• COLLECTED MATERIAL
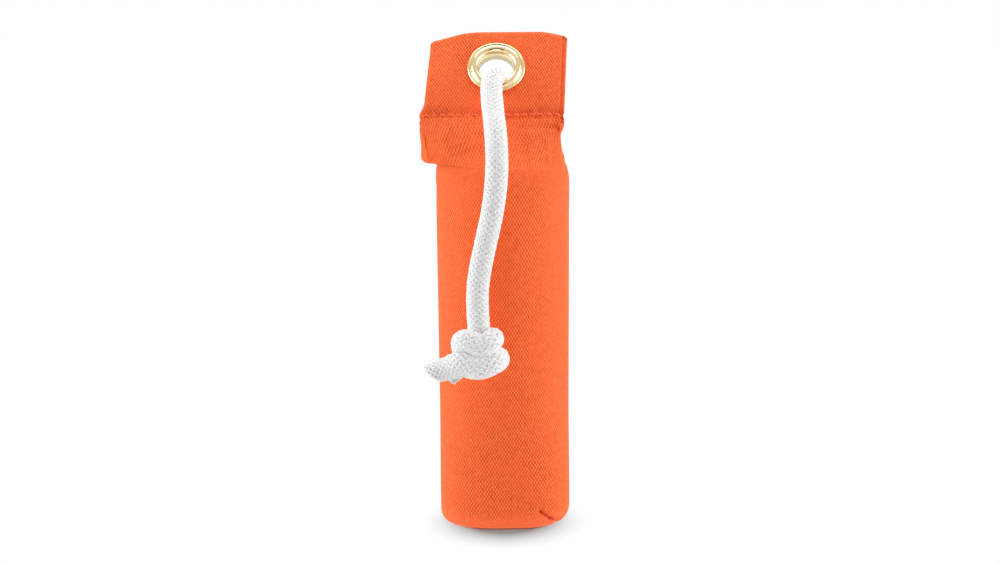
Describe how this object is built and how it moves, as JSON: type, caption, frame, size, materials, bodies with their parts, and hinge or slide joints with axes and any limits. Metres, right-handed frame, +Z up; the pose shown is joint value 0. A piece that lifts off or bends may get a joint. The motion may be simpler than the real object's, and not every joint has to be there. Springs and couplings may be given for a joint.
{
  "type": "training bumper",
  "caption": "Foam-cored canvas dog training bumper with a flat sewn header, brass eyelet and knotted throw rope.",
  "frame": {"origin": "the middle of the base's flat underside, on the body's axis", "axes": "+Z up the bumper's length; the header's face, the eyelet's front and the rope are at -Y; +X is to the right when that face is looked at"},
  "size_m": [0.0556, 0.0736, 0.187],
  "materials": {
    "canvas": "matte",
    "thread": "matte",
    "webbing": "matte",
    "foam": "matte",
    "rope": "matte",
    "brass": "polished"
  },
  "bodies": {
    "bumper": {"foam_core": "foam", "base_panel": "canvas", "body_sleeve": "canvas", "front_shoulder": "canvas", "back_shoulder": "canvas", "left_gusset": "canvas", "right_gusset": "canvas", "base_seam_stitches": "thread", "left_corner_stitches": "thread", "right_corner_stitches": "thread", "back_seam_stitches": "thread"},
    "header": {"header_front_panel": "canvas", "header_back_panel": "canvas", "header_stay": "webbing", "left_header_tuck": "canvas", "right_header_tuck": "canvas", "closing_fold": "canvas", "top_hem": "canvas", "eyelet": "brass", "eyelet_washer": "brass", "header_stitches": "thread", "loose_thread": "thread", "stopper_knot": "rope", "rope_through": "rope"},
    "throw_rope": {"rope_leg": "rope", "grip_knot": "rope", "rope_tail": "rope"}
  },
  "joints": [
    {"name": "header_fold", "type": "hinge", "parent": "bumper", "child": "header", "pos_m": [-0.002, 0, 0.156], "axis": [1, 0, 0], "range_deg": [-15, 0]},
    {"name": "rope_swing", "type": "hinge", "parent": "header", "child": "throw_rope", "pos_m": [-0.002, 0.00609, 0.17478], "axis": [-1, 0, 0], "range_deg": [0, 150]}
  ]
}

• WRITTEN REQUEST
Without changing a word, restate the whole listing.

• RESPONSE
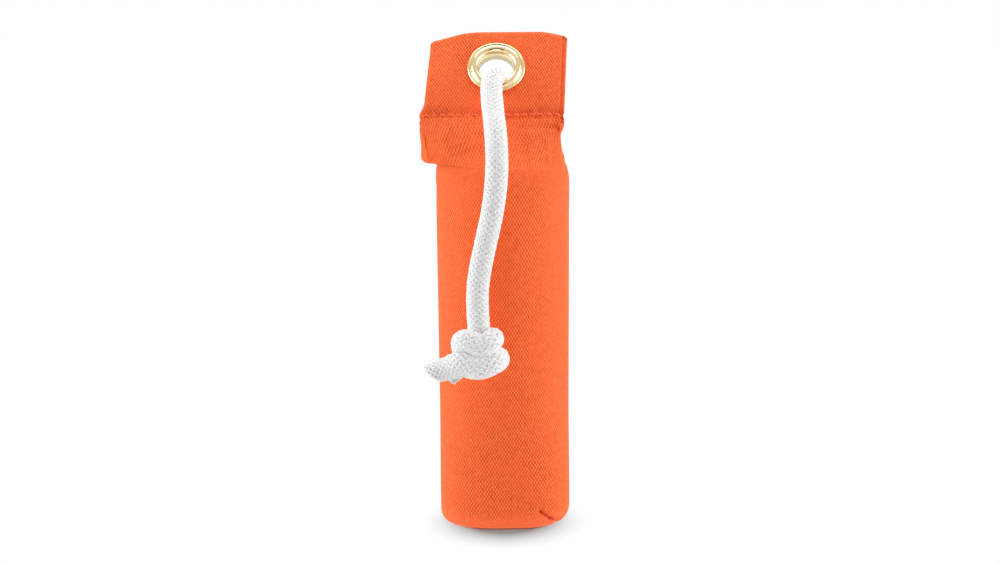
Describe how this object is built and how it moves, as JSON: type, caption, frame, size, materials, bodies with their parts, and hinge or slide joints with axes and any limits. Metres, right-handed frame, +Z up; the pose shown is joint value 0. A piece that lifts off or bends may get a joint. The motion may be simpler than the real object's, and not every joint has to be there. Springs and couplings may be given for a joint.
{
  "type": "training bumper",
  "caption": "Foam-cored canvas dog training bumper with a flat sewn header, brass eyelet and knotted throw rope.",
  "frame": {"origin": "the middle of the base's flat underside, on the body's axis", "axes": "+Z up the bumper's length; the header's face, the eyelet's front and the rope are at -Y; +X is to the right when that face is looked at"},
  "size_m": [0.0556, 0.0736, 0.187],
  "materials": {
    "canvas": "matte",
    "thread": "matte",
    "webbing": "matte",
    "foam": "matte",
    "rope": "matte",
    "brass": "polished"
  },
  "bodies": {
    "bumper": {"foam_core": "foam", "base_panel": "canvas", "body_sleeve": "canvas", "front_shoulder": "canvas", "back_shoulder": "canvas", "left_gusset": "canvas", "right_gusset": "canvas", "base_seam_stitches": "thread", "left_corner_stitches": "thread", "right_corner_stitches": "thread", "back_seam_stitches": "thread"},
    "header": {"header_front_panel": "canvas", "header_back_panel": "canvas", "header_stay": "webbing", "left_header_tuck": "canvas", "right_header_tuck": "canvas", "closing_fold": "canvas", "top_hem": "canvas", "eyelet": "brass", "eyelet_washer": "brass", "header_stitches": "thread", "loose_thread": "thread", "stopper_knot": "rope", "rope_through": "rope"},
    "throw_rope": {"rope_leg": "rope", "grip_knot": "rope", "rope_tail": "rope"}
  },
  "joints": [
    {"name": "header_fold", "type": "hinge", "parent": "bumper", "child": "header", "pos_m": [-0.002, 0, 0.156], "axis": [1, 0, 0], "range_deg": [-15, 0]},
    {"name": "rope_swing", "type": "hinge", "parent": "header", "child": "throw_rope", "pos_m": [-0.002, 0.00609, 0.17478], "axis": [-1, 0, 0], "range_deg": [0, 150]}
  ]
}